* _WHAT TO DO_: Each line from the start of the entries through the line that contains "felt_inset = 7; // [3:1:15]" should be output exactly, please.

* _STORED DATA_:
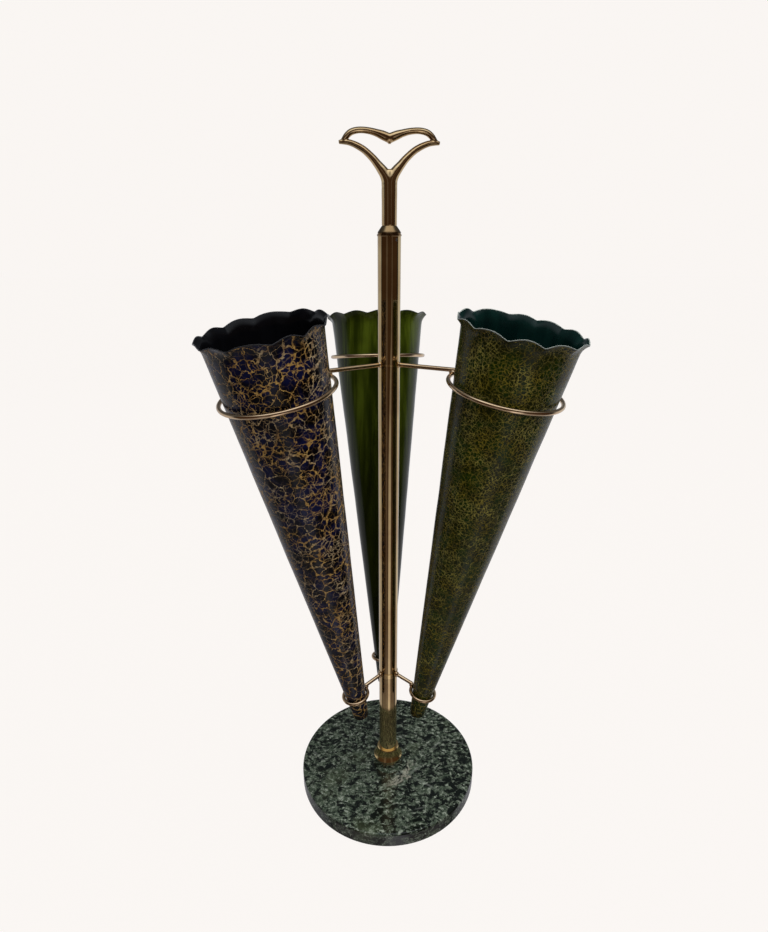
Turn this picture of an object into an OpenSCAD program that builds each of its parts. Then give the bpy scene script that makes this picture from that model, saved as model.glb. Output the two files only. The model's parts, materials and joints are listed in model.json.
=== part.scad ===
// Umbrella stand: three loose lacquered cones in brass wire rings, carried by
// radial arms on a brass post with a loop handle and a round marble base.
// Millimetres. +Z is up, the origin is on the floor under the post's centre.

/* [Base] */
// Diameter of the marble disc
base_d = 221; // [160:1:300]
// Thickness of the marble disc
base_t = 20; // [16:1:40]
// Rounding of the disc's top and bottom edges
base_edge_r = 2.5; // [1:0.5:5]
// Thickness of the felt glued under the disc
felt_t = 2; // [1:0.5:4]
// How far the felt stays in from the disc's edge
felt_inset = 7; // [3:1:15]

/* [Post] */
// Outside diameter of the post tube
post_d = 22; // [16:0.5:32]
// Wall of the post tube
post_wall = 1; // [0.8:0.1:2]
// Height of the post tube's top end above the marble
post_top_h = 637; // [600:1:800]
// Diameter of the threaded rod that holds the base to the post
stud_d = 12; // [8:1:12]
// Distance across the flats of the hexagonal nut under the post
foot_nut_af = 24; // [22:1:34]
// Height of the hexagonal nut under the post
foot_nut_h = 7; // [5:1:14]
// Diameter of the bell collar at its lower lip
bell_d = 36; // [32:1:46]
// Height of the bell collar
bell_h = 17; // [10:1:24]
// Length of the plug brazed into each end of the tube
plug_l = 24; // [16:1:34]

/* [Handle] */
// Width of the loop handle from tip to tip
handle_w = 91; // [80:1:120]
// Height of the handle from its seat on the ferrule to the top of its wings
handle_h = 79.3; // [74:0.1:95]
// Thickness of the handle casting from front to back
handle_t = 9; // [7:0.5:12]
// Thickness of the handle's bars where the fingers go round them
bar_t = 5; // [4:0.5:6]
// Diameter of the handle's round stem
stem_d = 14.2; // [12:0.1:16]
// Diameter of the bead on the ferrule between the tube and the stem
ferrule_d = 23.2; // [20:0.1:34]
// Diameter of the stud that joins the handle to the ferrule
handle_stud_d = 6; // [4:1:8]
// Diameter of the set screw that locks the ferrule in the tube
set_screw_d = 3; // [2:0.5:3]
// Direction of the set screw around the post, in degrees
set_screw_angle = 306; // [0:1:359]

/* [Arms and rings] */
// Diameter of the brass rod that the arms are cut from
rod_d = 4.4; // [3:0.1:6]
// Diameter of the brass wire that the rings are bent from
wire_d = 4.2; // [2.5:0.1:5]
// Radius of the upper rings, to the middle of the wire
upper_ring_r = 53.9; // [52:0.1:60]
// Radius of the lower rings, to the middle of the wire
lower_ring_r = 14.5; // [13:0.1:20]
// Height of the upper rings' centres above the marble
upper_ring_h = 504.3; // [420:0.1:560]
// Height of the lower rings' centres above the marble
lower_ring_h = 127; // [100:1:180]
// Height of the upper arms on the post, above the marble
upper_arm_h = 518.4; // [440:0.1:580]
// Height of the lower arms on the post, above the marble
lower_arm_h = 140; // [120:1:200]
// Directions of the left, right and back arms around the post, in degrees
arm_angles = [210, 328, 92];

/* [Cones] */
// Length of the left and right cones along their centre lines
cone_l = 480; // [420:1:560]
// How much shorter the back cone is cut than the other two
back_trim = 12; // [0:1:30]
// Outside radius of a cone at its tip
tip_r = 8.8; // [6:0.1:11]
// Widening of a cone's radius for each millimetre of its length
taper = 0.0963; // [0.09:0.0001:0.1]
// Thickness of the cones' sheet metal
sheet_t = 0.8; // [0.6:0.1:1.5]
// Angle at which the cones lean out from the post, in degrees
lean = 11.2; // [9:0.1:14]
// Distance from the post's centre to a cone's centre line at the marble's level
foot_r = 21.8; // [18:0.1:30]
// How far the lip flares out beyond the cone's wall
lip_out = 4; // [2:0.5:7]
// Height of the flared lip
lip_h = 8; // [5:0.5:14]
// Number of staves that a cone's wall is modelled in, one to each scallop of its lip
staves = 12; // [8:1:16]

/* [Clearances] */
// Gap between a cone's wall and the lower ring that it rests in
seat_gap = 0.3; // [0.2:0.1:1]
// Gap around threads, plugs and rods that fit inside one another
fit_gap = 0.05; // [0.02:0.01:0.1]
// How deep the rings sink into the braze on the arms
braze_sink = 0.2; // [0.1:0.05:0.5]
// Slit between neighbouring staves of a cone's wall, in degrees round the cone
stave_gap = 0.1; // [0.05:0.05:0.3]
// How far the upper arms run on past their rings' wire
upper_arm_past = 2; // [0:0.5:3]
// How far short of the middle of their rings' wire the lower arms end
lower_arm_short = 0.6; // [0.5:0.1:1.5]

/* [Hidden] */
$fn = 64;
LEFT = 0;
RIGHT = 1;
BACK = 2;

// Heights of the stack, from the floor up
marble_z = felt_t + base_t;
tube_z = marble_z + foot_nut_h;
tube_top_z = marble_z + post_top_h;
tube_bore_r = post_d / 2 - post_wall;

// Washer and thin nut in the recess under the marble
washer_t = 2.5;
washer_d = stud_d * 2.8;
nut_t = stud_d / 2;
nut_af = stud_d * 1.58;
recess_depth = washer_t + nut_t + 0.5;
recess_top = felt_t + recess_depth;
recess_d = washer_d + 3;
stud_bottom = recess_top - washer_t - nut_t;

// Ferrule and handle
bead_h = 4;
cone_h = 5;
seat_z = tube_top_z + bead_h + cone_h;
handle_stud_depth = 18;
set_screw_z = tube_top_z - 3;
set_screw_l = 7;

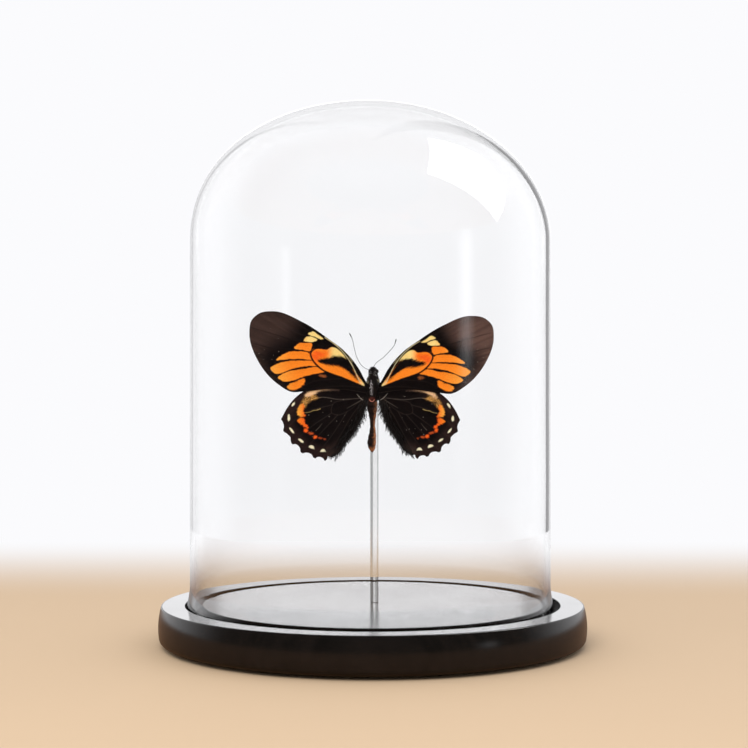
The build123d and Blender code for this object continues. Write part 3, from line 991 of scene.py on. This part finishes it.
def hindwing_hair(side):
    """Dark hair along the hindwing's inner margin: loose on the wing, in pointed clumps at its edge."""
    along, up, off = wing_frame(side)
    margin = smooth_line(INNER_MARGIN[1:], MARGIN_STEP) * WING_SIZE[side]["hindwing"]
    tailward = -np.gradient(margin, axis=0)
    tailward /= np.linalg.norm(tailward, axis=1)[:, None]
    outward = np.stack([tailward[:, 1], -tailward[:, 0]], axis=1)
    starts, ends = [], []
    for first in range(0, len(margin) - CLUMP_STEPS, CLUMP_STEPS):
        middle = first + CLUMP_STEPS // 2
        lean = tailward[middle] + rng.uniform(*CLUMP_LEAN) * outward[middle]
        tip = margin[middle] + rng.uniform(*CLUMP_LENGTH) * lean
        for _ in range(CLUMP_HAIRS):
            at = (first + rng.integers(-2, CLUMP_STEPS + 2)) % len(margin)
            starts.append(margin[at] - outward[middle] * rng.uniform(*CLUMP_ROOT))
            ends.append(tip + rng.normal(0, 0.25, 2))
    loose = rng.integers(0, len(margin), len(margin))
    for at in loose:
        start = margin[at] - outward[at] * rng.uniform(*LOOSE_ROOT)
        starts.append(start)
        length = rng.uniform(*LOOSE_LENGTH)
        ends.append(start + length * (tailward[at] + rng.normal(0.1, 0.15) * outward[at]))
    starts, reach = np.array(starts), np.array(ends) - np.array(starts)
    rise = camber(starts) + 0.1
    roots = starts[:, :1] * along + starts[:, 1:] * up + rise[:, None] * off + (0, HINDWING_DEPTH, 0)
    direction = reach[:, :1] * along + reach[:, 1:] * up + rng.normal(0.1, 0.08, (len(reach), 1)) * off
    lengths = np.linalg.norm(reach, axis=1)
    points, faces = hairs(roots, direction, lengths, WING_HAIR_RADIUS, np.zeros(3))
    grey = rng.uniform(*WING_HAIR_GREY, len(roots))
    tints = np.repeat(grey[:, None] * np.array([1, 0.9, 0.85]), len(points) // len(roots), axis=0)
    on_butterfly(f"hindwing_hair_{side}", (points, faces), HAIR, tints)


for side in SIDES:
    wing("forewing", side, FOREWING_EDGE, FOREWING_VEINS, forewing_tints, FOREWING_DEPTH)
    wing("hindwing", side, HINDWING_EDGE, HINDWING_VEINS, hindwing_tints, HINDWING_DEPTH)
    hindwing_hair(side)

# ---------------------------------------------------------------- head, thorax, abdomen

# (height, half width, half depth, centre towards the viewer, centre to the right) in mm from the
# butterfly's origin
THORAX_RINGS = [
    (5.0, 1.9, 1.7, 0.2, -0.1),
    (4.0, 2.45, 2.3, 0.2, -0.2),
    (2.6, 2.75, 2.9, 0.1, -0.3),
    (1.2, 3.0, 3.4, 0.1, -0.3),
    (-1.2, 3.4, 3.8, 0.0, -0.3),
    (-4.2, 3.4, 3.8, 0.0, -0.3),
    (-7.2, 2.8, 3.0, 0.0, -0.5),
    (-8.6, 1.7, 1.8, 0.0, -0.6),
]
ABDOMEN_RINGS = [
    (-7.6, 2.4, 2.5, 0.0, -0.6),
    (-9.9, 2.7, 2.7, 0.0, -0.75),
    (-14.2, 1.95, 2.1, 0.1, -0.5),
    (-19.5, 1.2, 1.4, 0.2, -0.45),
    (-23.1, 1.6, 1.7, 0.2, -0.45),
    (-26.7, 2.05, 2.1, 0.1, -0.8),
    (-29.2, 2.05, 2.0, 0.0, -0.9),
    (-31.4, 1.4, 1.4, 0.0, -0.7),
    (-32.8, 0.5, 0.5, 0.0, -0.6),
]
HEAD_RINGS = [
    (8.7, 0.5, 0.6, 0.0, -0.2),
    (8.2, 1.25, 1.5, 0.0, -0.2),
    (7.2, 1.85, 2.1, 0.0, -0.2),
    (6.0, 2.15, 2.3, 0.0, -0.2),
    (4.8, 2.25, 2.2, 0.0, -0.2),
    (3.9, 2.2, 2.0, 0.0, -0.2),
]
BODY_AROUND = 48
SEGMENT = 3.1  # length of an abdomen segment
BODY_BLACK = (0.003, 0.0015, 0.0015)
BACK_MIDDLE = -0.9  # of the pale streak down the thorax, to the right of the origin


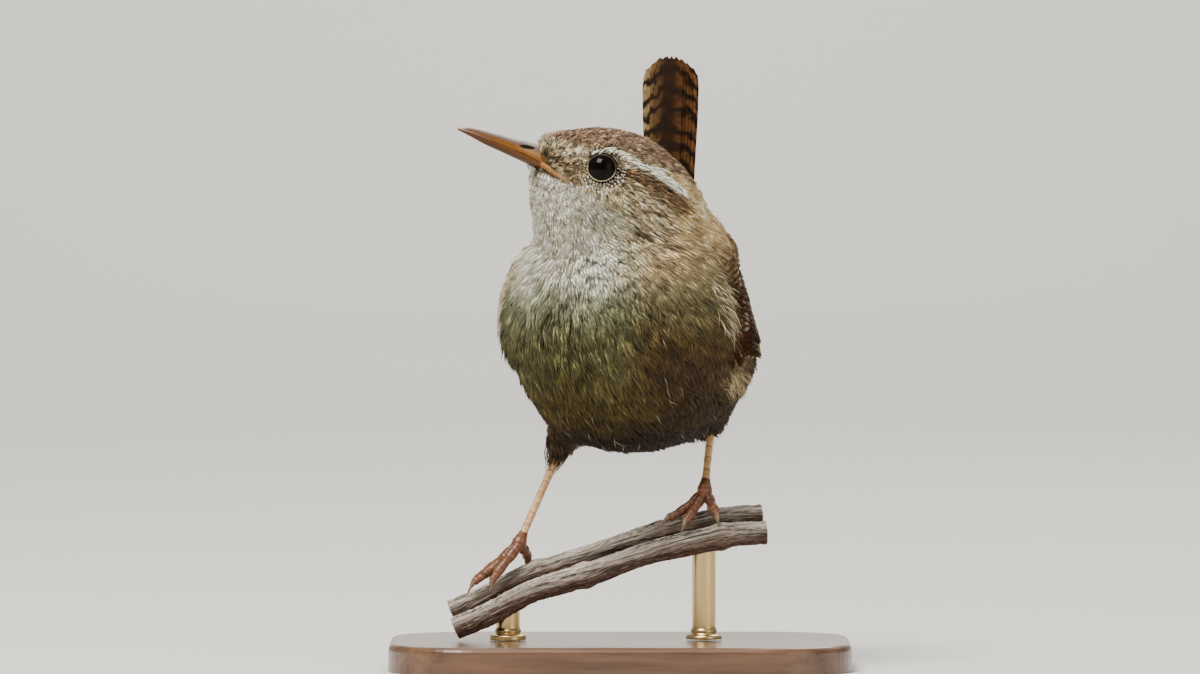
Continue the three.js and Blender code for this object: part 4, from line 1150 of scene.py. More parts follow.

* _SOLUTION_:
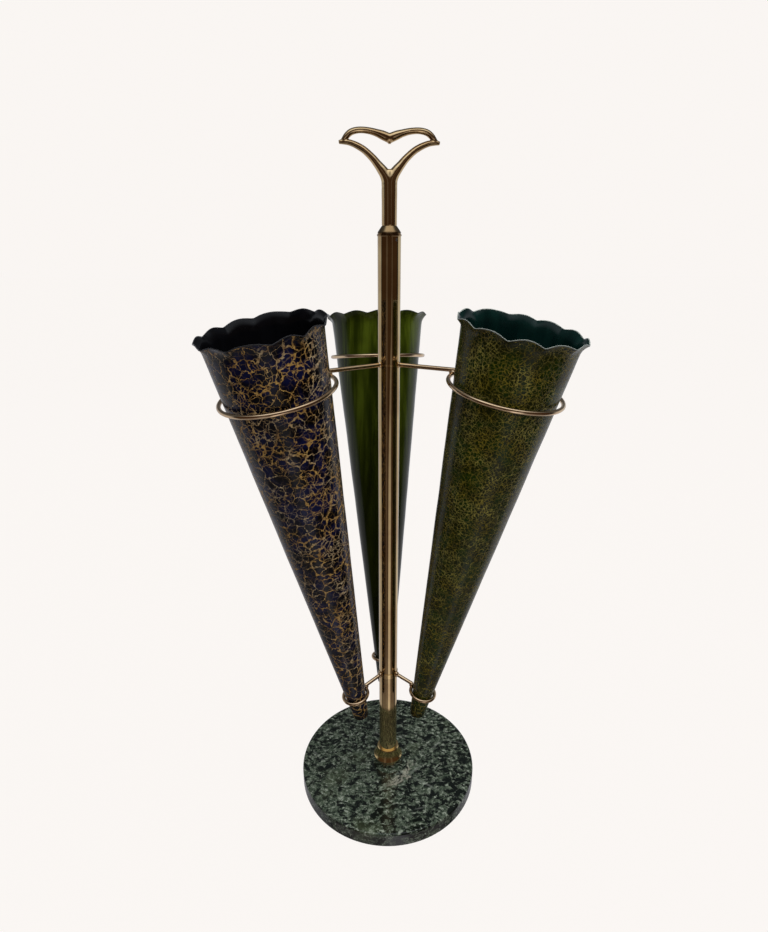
Turn this picture of an object into an OpenSCAD program that builds each of its parts. Then give the bpy scene script that makes this picture from that model, saved as model.glb. Output the two files only. The model's parts, materials and joints are listed in model.json.
=== part.scad ===
// Umbrella stand: three loose lacquered cones in brass wire rings, carried by
// radial arms on a brass post with a loop handle and a round marble base.
// Millimetres. +Z is up, the origin is on the floor under the post's centre.

/* [Base] */
// Diameter of the marble disc
base_d = 221; // [160:1:300]
// Thickness of the marble disc
base_t = 20; // [16:1:40]
// Rounding of the disc's top and bottom edges
base_edge_r = 2.5; // [1:0.5:5]
// Thickness of the felt glued under the disc
felt_t = 2; // [1:0.5:4]
// How far the felt stays in from the disc's edge
felt_inset = 7; // [3:1:15]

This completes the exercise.